Saturday night was showtime. We drove the 15 miles to the forest, which took about 40 minutes — the road is unpaved for the most part, so it’s super bumpy and dirt flies everywhere. It does, however, provide a nice setting for Creedence Clearwater Revival singalongs. We arrived around 6:30pm, scoped out a few good spots, and then everyone split up to set up their equipment and wait for night to fall. It got COLD — it must have been in the low 40s (Celsius translation: about 4ish?) at its warmest, so if you ever plan on heading out there, bring a good coat and a hat. If you want to be super fancy, like we were, bring a portable stovetop and make coffee while you sit around.
If you want to learn from our only mistake — don’t forget your whiskey at the campground.

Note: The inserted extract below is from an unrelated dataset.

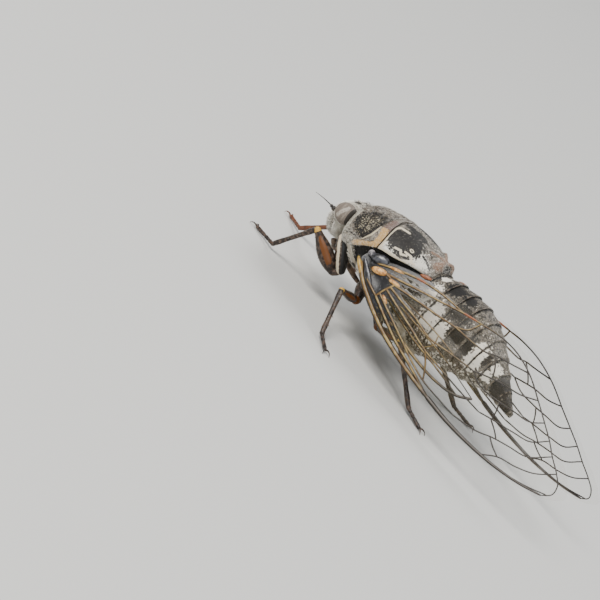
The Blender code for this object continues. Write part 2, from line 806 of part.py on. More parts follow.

I’m still working on my photo from that night (figuring out how to take the picture is one thing — figuring out how to edit it is apparently a whole other beast I have yet to tame), but I’ve put an example of a star trails photo in this post. It was taken by the instructor on this trip, and you can view his website by clicking here. He has many more star trails examples and a few excellent resources for anyone interested in taking these types of pictures.
It’s pretty wonderful to think that when I started this job back in March, it was essentially a happy accident — I was moving back to LA, this job was going to be vacant at exactly that time, and I would be able to fill in until they found someone who actually wanted to work in the photography business. I’m not sure if I want to work in the photography business for the rest of my life, but I’ve been able to incorporate so many of my professional and personal interests into this job — traveling, art, social media, learning — and I definitely want to pursue a career that involves all of those things as much as possible.
It’s also wonderful to think that these trees have been sitting here in my home state (and will, presumably, continue to sit here) for thousands of years, but I might never have discovered them if it hadn’t been for this job I didn’t think I even wanted. Coincidence?
I think not.
**My online research gave me several different answers for this and of course every article was published by someone trying to prove someone else wrong, but everything in this post is basically a summary of the things everyone pretty much agrees on. Also: I left out all of the confusing Latin science terms I didn’t understand.